Basements are often bigger than living rooms. A living room is a single room, while a basement is an entire floor of the house. They offer more space and tend to be naturally darker than living rooms because they have fewer windows.
Which room in your house carries sound the best? Don’t be embarrassed if you don’t know. Most of us don’t think about it until somebody asks.
It’s not hard to figure out acoustics if you know how. For a home theater system, the basic rule is to use sound-absorbing materials. This helps block external noises from finding their way into the theater room.
There are several ways to do this. You can add an extra drywall layer to block out more sound, replace the current floor with carpet, and cover any windows with thick curtains.
Following any of the above steps will bring you one step closer to a perfect home theater setup.
We’ve already mentioned that you’ll want to limit lights in your home theater, but that doesn’t mean you shouldn’t have any lights at all. When you’re setting your movie, streaming service, or game system up, you’ll need to be able to see what you’re doing.
Anybody who’s ever tried hooking up an old DVD player or game system knows this. Our grandparents’ great fish story usually involves walking uphill, barefoot, in knee-high snow to get to school. Our parents’ story revolves around the struggle of trying to use anything that’s been childproofed.
We, on the other hand, will tell harrowing tales of squeezing into the tiny, shadowy space behind the TV and attempting to figure out the colors of the three small holes where the RCA cables plugged in. All the while, the question kept circling around our brain of why nobody had ever considered putting these things in the front of the TV.

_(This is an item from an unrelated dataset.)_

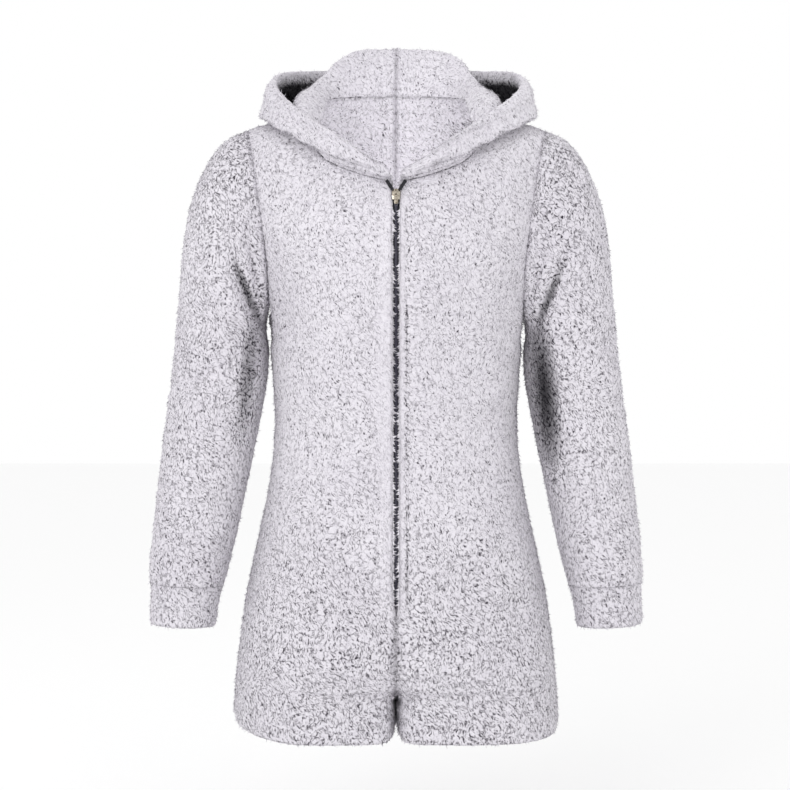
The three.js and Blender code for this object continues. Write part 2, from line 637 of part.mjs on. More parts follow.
// Zip tape, laid on the inside of the front from the front's own points
function tapeGrids(front, rows) {
  const outer = [];
  const inner = [];
  rows.forEach((i) => {
    const start = front.inner[i][0];
    const toward = front.inner[i][1].clone().sub(start).divideScalar(front.inner[i][1].x - start.x);
    const z = start.z;
    const spread = THREE.MathUtils.smoothstep(z, TAPE_PARTS_Z, FRONT_CHEST_ROWS.at(-1).centre);
    const near = THREE.MathUtils.lerp(SEAM_GAP, ZIP_END_REACH, spread);
    const place = (x, depth) => start.clone().addScaledVector(toward, x - start.x)
      .addScaledVector(front.normals[i][0], -depth);
    outer.push([near, TAPE_WIDTH].map((x) => place(x, SEAM_GAP)));
    inner.push([near, TAPE_WIDTH].map((x) => place(x, SEAM_GAP + TAPE_DEPTH)));
  });
  return { outer, inner };
}

function chainGrids(front, rows, topZ) {
  const line = rows.map((i) => ({ face: front.outer[i][0].clone(), normal: front.normals[i][0] }));
  const above = line.at(-1);
  const below = line.at(-2);
  const share = (topZ - below.face.z) / (above.face.z - below.face.z);
  above.face.lerpVectors(below.face, above.face, share);
  const sides = [-CHAIN_HALF, CHAIN_HALF];
  const grid = (depth) => line.map(({ face, normal }) => sides.map((x) => (
    face.clone().setX(x).addScaledVector(normal, -depth)
  )));
  return { outer: grid(WALL - CHAIN_DEPTH), inner: grid(WALL) };
}

// A geometry as a solid for joining and cutting, and back
function solid(geometry) {
  const bare = geometry.clone();
  bare.deleteAttribute('normal');
  bare.deleteAttribute('uv');
  const merged = mergeVertices(bare, 1e-4);
  const mesh = new wasm.Mesh({
    numProp: 3,
    vertProperties: new Float32Array(merged.getAttribute('position').array),
    triVerts: new Uint32Array(merged.getIndex().array),
  });
  return new wasm.Manifold(mesh);
}

function geometryOf(manifold) {
  const mesh = manifold.getMesh();
  const geometry = new THREE.BufferGeometry();
  geometry.setAttribute('position', new THREE.BufferAttribute(mesh.vertProperties, 3));
  geometry.setIndex(new THREE.BufferAttribute(mesh.triVerts, 1));
  geometry.computeVertexNormals();
  return geometry;
}

function block(width, depth, height, x, y, z) {
  return new THREE.BoxGeometry(width, depth, height).translate(x, y, z);
}

// Slider body in its own frame: X across, Y into the cloth, Z up the zip
function sliderGeometry() {
  const plate = new THREE.Shape([
    new THREE.Vector2(-SLIDER.tail / 2, -SLIDER.height / 2),
    new THREE.Vector2(SLIDER.tail / 2, -SLIDER.height / 2),
    new THREE.Vector2(SLIDER.width / 2, SLIDER.height * 0.2),
    new THREE.Vector2(SLIDER.width * 0.38, SLIDER.height / 2),
    new THREE.Vector2(-SLIDER.width * 0.38, SLIDER.height / 2),
    new THREE.Vector2(-SLIDER.width / 2, SLIDER.height * 0.2),
  ]);
  const flat = { depth: SLIDER.plate, bevelEnabled: false };
  const standing = (shape, options) => new THREE.ExtrudeGeometry(shape, options).rotateX(Math.PI / 2);
  const frontPlate = standing(plate, flat).translate(0, -SEAM_GAP, 0);
  const backPlate = standing(plate, flat).translate(0, SLIDER.backFace + SLIDER.plate, 0);
  const bridgeDepth = SLIDER.backFace + SEAM_GAP + SLIDER.plate;
  const bridge = block(
    SLIDER.bridge, bridgeDepth, SLIDER.height * 0.3,
    0, SLIDER.backFace + SLIDER.plate / 2 - bridgeDepth / 2, SLIDER.height * 0.33,
  );
  const flangeDepth = SLIDER.flange + SEAM_GAP + SLIDER.plate / 2;
  const flanges = [-1, 1].map((side) => block(
    SLIDER.flangeWidth, flangeDepth, SLIDER.height * 0.5,
    side * (CHAIN_HALF + SEAM_GAP + SLIDER.flangeWidth / 2),
    SLIDER.flange - flangeDepth / 2, -SLIDER.height * 0.2,
  ));
  const arch = new THREE.Shape();
  arch.moveTo(-BAIL.reach, 0);
  arch.absellipse(0, 0, BAIL.reach, BAIL.rise + BAIL.wire, Math.PI, 0, true);
  arch.lineTo(BAIL.reach - BAIL.wire, 0);
  arch.absellipse(0, 0, BAIL.reach - BAIL.wire, BAIL.rise, 0, Math.PI, false);
  const bail = new THREE.ExtrudeGeometry(arch, { depth: BAIL.width, bevelEnabled: false, curveSegments: 10 })
    .translate(0, 0, -BAIL.width / 2)
    .rotateY(Math.PI / 2)
    .rotateX(Math.PI / 2)
    .translate(0, -SEAM_GAP - SLIDER.plate + BAIL.sunk, 0);
  return geometryOf([backPlate, bridge, ...flanges, bail].reduce(
    (whole, piece) => whole.add(solid(piece)), solid(frontPlate),
  ));
}

// Pull tab hanging down from its bar, which passes under the bail
function pullGeometry() {
  const half = PULL.width / 2;
  const top = PULL.bar / 2;
  const end = top - PULL.length;
  const outline = new THREE.Shape();
  outline.moveTo(-half * 0.8, top);
  outline.lineTo(half * 0.8, top);
  outline.lineTo(half * 0.8, -PULL.hole / 2);
  outline.lineTo(half, end + half);
  outline.absarc(0, end + half, half, 0, Math.PI, true);
  outline.lineTo(-half * 0.8, -PULL.hole / 2);
  const hole = new THREE.Path();
  hole.moveTo(-PULL.hole / 2, -PULL.bar / 2);
  hole.lineTo(-PULL.hole / 2, -PULL.bar / 2 - PULL.holeLength);
  hole.lineTo(PULL.hole / 2, -PULL.bar / 2 - PULL.holeLength);
  hole.lineTo(PULL.hole / 2, -PULL.bar / 2);
  outline.holes.push(hole);
  return new THREE.ExtrudeGeometry(outline, { depth: PULL.depth, bevelEnabled: false, curveSegments: 8 })
    .rotateX(Math.PI / 2)
    .translate(0, PULL.depth / 2, 0);
}

const mirrored = (geometry) => {
  const copy = geometry.clone();
  copy.scale(-1, 1, 1);
  const index = copy.getIndex();
  index.array.reverse();
  index.needsUpdate = true;
  copy.computeVertexNormals();
  return copy;
};

const fleece = new THREE.MeshStandardMaterial({ color: 0xd6d1d9, roughness: 0.95, metalness: 0 });
const zipCloth = new THREE.MeshStandardMaterial({ color: 0x16151b, roughness: 0.8, metalness: 0 });
const coil = new THREE.MeshStandardMaterial({ color: 0x121117, roughness: 0.45, metalness: 0 });
const nickel = new THREE.MeshStandardMaterial({ color: 0xb9b6ae, roughness: 0.3, metalness: 1 });

const onesie = new THREE.Group();

function add(name, geometry, material) {
  const mesh = new THREE.Mesh(geometry, material);
  mesh.name = name;
  onesie.add(mesh);
  return mesh;
}

// A right-hand piece and its mirror image
function addPair(name, geometry, material) {
  add(`${name}_right`, geometry, material);
  add(`${name}_left`, mirrored(geometry), material);
}

const front = panel(frontRows(), 'front');
const back = panel(backRows(), 'back');
const arm = sleeveGrids(front, back);

const firstArmRow = SIDE_ROWS.length - 1;
leanArmhole(front, arm.rims, front.outer.slice(firstArmRow).map((_, k) => (
  { row: firstArmRow + k, station: k }
)));
const backTop = back.outer.length - 1;
leanArmhole(back, arm.rims, back.outer.slice(firstArmRow).map((_, k) => ({
  row: backTop - k,
  station: k === back.outer.length - 1 - firstArmRow ? 0 : arm.frontSpan + k,
})));

const hood = hoodGrids(neckSeam(front, back));

const frontEdges = ['inner', 'outer', 'top'];
const backEdges = ['inner', 'outer', 'top'];
addPair('front', wall(
  seamAllowance(front.outer, frontEdges), seamAllowance(front.inner, frontEdges),
), fleece);
addPair('back', wall(
  seamAllowance(back.outer, backEdges), seamAllowance(back.inner, backEdges),
), fleece);

const sleeveEdges = ['bottom', 'top'];
addPair('sleeve', wall(
  seamAllowance(arm.outer, sleeveEdges), seamAllowance(arm.inner, sleeveEdges), true,
), fleece);
const cuff = cuffGrids(arm.turns);
cuff.inner[0].forEach((point, j) => point.copy(arm.inner.at(-1)[j]));
addPair('cuff', wall(
  seamAllowance(cuff.outer, ['bottom']), seamAllowance(cuff.inner, ['bottom']), true,
), fleece);

addPair('hood', wall(
  seamAllowance(hood.outer, ['bottom', 'inner']), seamAllowance(hood.inner, ['bottom', 'inner']),
), fleece);

const zipRows = [];
for (let i = SIDE_ROWS.indexOf(ZIP_END_Z); i < SIDE_ROWS.length + FRONT_CHEST_ROWS.length; i += 1) {
  zipRows.push(i);
}
const tape = tapeGrids(front, zipRows);
addPair('zip_tape', wall(tape.outer, tape.inner), zipCloth);
const chain = chainGrids(front, zipRows, CHAIN_TOP_Z);
add('zip_chain', wall(chain.outer, chain.inner), coil);

// The slider stands on the straight stretch of the front between the two top rows
const [low, high] = zipRows.slice(-2).map((i) => front.outer[i][0]);
const zipSlope = Math.atan2(high.y - low.y, high.z - low.z);
const seat = new THREE.Group();
seat.position.lerpVectors(low, high, (SLIDER.z - low.z) / (high.z - low.z)).setX(0);
seat.rotation.x = -zipSlope;
onesie.add(seat);

const slider = new THREE.Mesh(sliderGeometry(), nickel);
slider.name = 'zip_slider';
const pull = new THREE.Mesh(pullGeometry(), nickel);
pull.name = 'zip_pull_tab';
pull.position.y = -SEAM_GAP - SLIDER.plate - PULL.lift;
seat.add(slider, pull);

const zipEnd = new THREE.BoxGeometry(ZIP_END.width, ZIP_END.depth, ZIP_END.length)
  .rotateY(THREE.MathUtils.degToRad(ZIP_END.lean))
  .translate(ZIP_END.x, low.y + (high.y - low.y) * 0.6 - ZIP_END.clear - ZIP_END.depth / 2, ZIP_END.z);
addPair('zip_end', zipEnd, zipCloth);

export default onesie;
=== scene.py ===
"""Short hooded onesie in curly fleece: fleece panels, hood, zip and studio around its frame."""

import logging
import math
from collections.abc import Iterator
from contextlib import contextmanager
from dataclasses import dataclass, field
from enum import Enum

import bmesh
import bpy
import numpy as np
from mathutils import Matrix, Vector
from mathutils.bvhtree import BVHTree
from mathutils.kdtree import KDTree


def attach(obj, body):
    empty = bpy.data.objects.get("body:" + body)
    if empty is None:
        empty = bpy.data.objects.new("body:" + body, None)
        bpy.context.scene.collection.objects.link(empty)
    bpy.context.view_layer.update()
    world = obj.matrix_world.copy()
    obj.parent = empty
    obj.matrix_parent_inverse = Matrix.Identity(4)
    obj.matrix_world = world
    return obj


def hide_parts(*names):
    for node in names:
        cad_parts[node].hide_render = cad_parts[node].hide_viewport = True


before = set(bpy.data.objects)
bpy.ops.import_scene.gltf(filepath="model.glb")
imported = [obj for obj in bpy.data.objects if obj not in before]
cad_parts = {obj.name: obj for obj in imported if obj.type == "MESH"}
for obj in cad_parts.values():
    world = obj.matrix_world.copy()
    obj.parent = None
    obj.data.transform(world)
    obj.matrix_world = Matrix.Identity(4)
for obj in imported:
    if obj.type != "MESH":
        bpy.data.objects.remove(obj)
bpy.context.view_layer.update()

LOG = logging.getLogger("onesie")
GARMENT = "garment"
PULL_BODY = "pull_tab"
SHARP = math.radians(50)
THIGH_BAND = (-0.712, -0.585)
Socket = bpy.types.NodeSocket


class Face(Enum):
    """Side of the garment that a crease lies on."""

    FRONT = "front"
    BACK = "back"


class Side(Enum):
    """Half of the garment in a front view, with the sign of its X."""

    RIGHT = 1
    LEFT = -1

    @property
    def word(self) -> str:
        """The side's word in node names."""
        return self.name.lower()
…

When it comes to lighting, the best option is to install some form of dimmer switch. Being able to control the amount of light that comes on can make your home theater all the more comfortable.
How and where are you going to sit in your home theater? Are you going to keep it simple with recliners and chairs?

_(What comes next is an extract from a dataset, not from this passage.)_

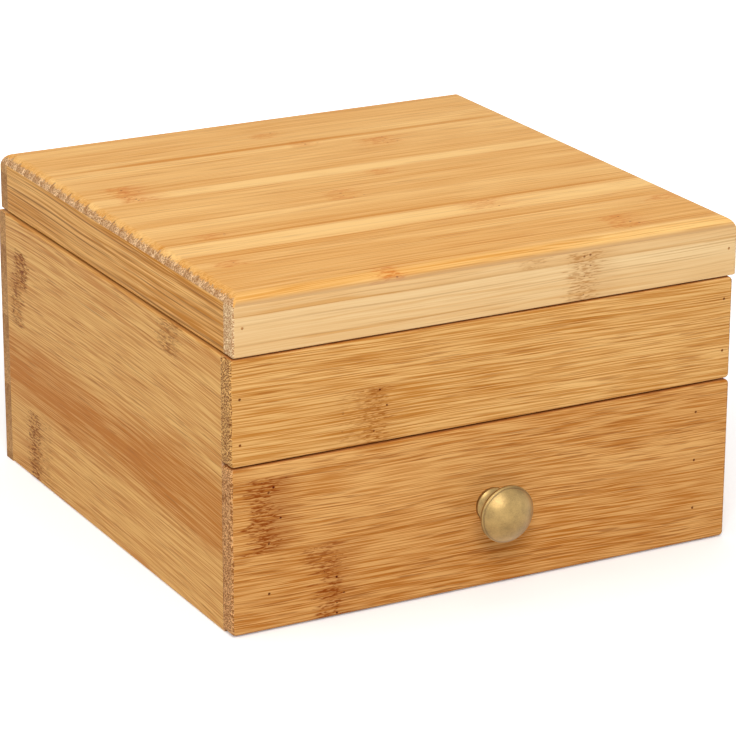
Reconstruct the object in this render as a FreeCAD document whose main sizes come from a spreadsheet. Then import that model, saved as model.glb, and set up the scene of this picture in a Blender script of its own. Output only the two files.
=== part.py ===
"""Small bamboo jewelry box: a case with a compartment tray and one drawer, under a hinged lid with a mirror.

Millimetres. X runs to the right, Y from the front to the back and Z up. The origin is the middle of the
case's footprint, on the table. The box is drawn with its lid and its drawer shut.
"""
import FreeCAD, Part
import os
import re
import Sketcher

V = FreeCAD.Vector
UPRIGHT = FreeCAD.Rotation()
AXIS_TURN = {
    "x": FreeCAD.Rotation(V(0, 1, 0), 90),
    "y": FreeCAD.Rotation(V(1, 0, 0), -90),
    "z": UPRIGHT,
}

doc = FreeCAD.newDocument("jewelry_box")
sizes = doc.addObject("Spreadsheet::Sheet", "sizes")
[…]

Maybe you’re the type who likes to go all-out when you do something. You might spring for seats that very closely resemble those in actual movie theaters. You may even add some theater seating accessories to really bring the theater experience home.
Even movie theaters don’t always agree on seating. There was a time when theater seating was the front seat of your car, and that trend has had a slight comeback as of late.
A few theaters even have beds where viewers can lay down while they watch their movie. This is a pretty rare innovation, but perhaps it will catch on.
Though it’s not something we consider very often, ventilation is key. You need to make sure enough air is circulating through the room, particularly near the AV systems, that nothing gets overheated.
Some companies have thought this out for you and created ventilation systems or fans specifically to keep their products cool. Unfortunately, that’s not always the case, so you should ventilate your theater just to be safe.
- Projector vs TV
When it comes to home theater set up, the biggest debate is probably TVs vs projectors. Both have their advantages and disadvantages.
Projectors are more versatile. From sheets to projector screens, and even blank walls, projectors can work on a lot of different ‘screens’.
TVs tend to be easier to use. Unlike projectors, TVs can be paired with blu-rays and gaming systems. Wide screen TVs nowadays can compete with the size of projector screens and provides convenient audio upgrades. Many tech companies manufacture sound systems, speakers, subwoofers and soundbars compatible with a 60 inch tv and even bigger sized ones. Most media is specifically sold to play on these systems, which means you don’t need a hard drive or an adapter.
The Best Home Theater Set up for You
When talking about the best home theater set up, it’s really more of a question of what the best set up is for you. We’ve mentioned some popular ideas in the paragraphs above, but it’s still your decision at the end of the day.
There are also a lot more ideas to explore than the ones we covered here. It may be best to keep researching.